Enough criticism - what do I think the real root of all evil is? As you might have guessed from the above, I believe it’s our inability to understand and cooperate with each other at scale. There are different words for the thing we need more of: trust. social fabric. asabiyyah. attunement. love. But all these words are deceptively cozy, suggesting we just need to Retvrn to our tribal and relational instincts and all will be okay. This is a dangerous illusion. Our old social technologies for cooperation did not scale to the complexity and enormity of the modern world, and were replaced by global capital markets and massive state and corporate bureaucracies. We need to find the principles underlying these cozy words, and find a way to make them scale. Much like Bacon and Boyle built a Knowledge Machine that takes in irrational argumentative academics and produces scientific knowledge; much like Hinton and Schmidhuber and Sutskever built a Learning Machine that takes in oceans of data and computation and produces raw intelligence; we need to build a Cooperation Machine that takes in atomized people and raw intelligence and produces mutual understanding and harmonious collective action.
Thanks to Richard Ngo for his inimitable combination of encouragement and skepticism that helped sharpen the ideas in this essay.
Agree on the main point: Collaboration is what made humans special, and is the ultimate meta problem of humanity. The difficulty is in finding a balance between the cohesion needed for problem solving, and the individual liberty needed for innovation. How do we balance that? Can we use AI to help? Who knows, I’m researching on this topic…
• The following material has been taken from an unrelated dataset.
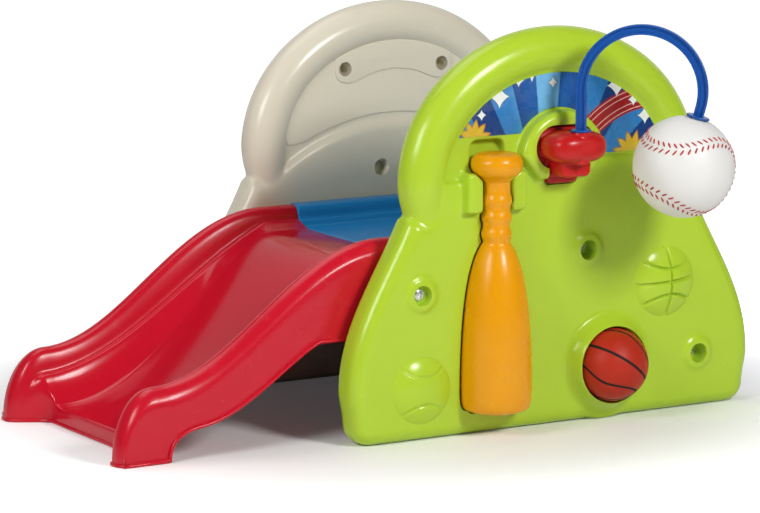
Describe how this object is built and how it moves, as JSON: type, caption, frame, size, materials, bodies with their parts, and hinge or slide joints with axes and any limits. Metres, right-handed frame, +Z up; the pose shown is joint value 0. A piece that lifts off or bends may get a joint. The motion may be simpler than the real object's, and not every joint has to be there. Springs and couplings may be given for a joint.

Minor point 1: The Victorians and the Qings excluded large parts of their population from effective collaboration, which meant that they are less effective at solving problems, and also curtailed individual freedom. Human history may be seen as finding ways to have large scale collaboration, and failing, in some cases.
Minor point 2: Effective altruism ranks problems. This is fundamentally ineffective. In whose framework does one problem rank higher? How is any ranking justified? EA ignores the fact that human progress happens in collectives, which benefits when each of us are exercising our most individual contributions, not when we are submitting ourselves to “a higher-ranking good”.
Great analysis and writing btw! Loved to read careful thoughts and similar insights!
1) Do you think that cooperation and understanding are "natural"/"default" ?
2) If so, what do you think the main bottlenecks to these likely are?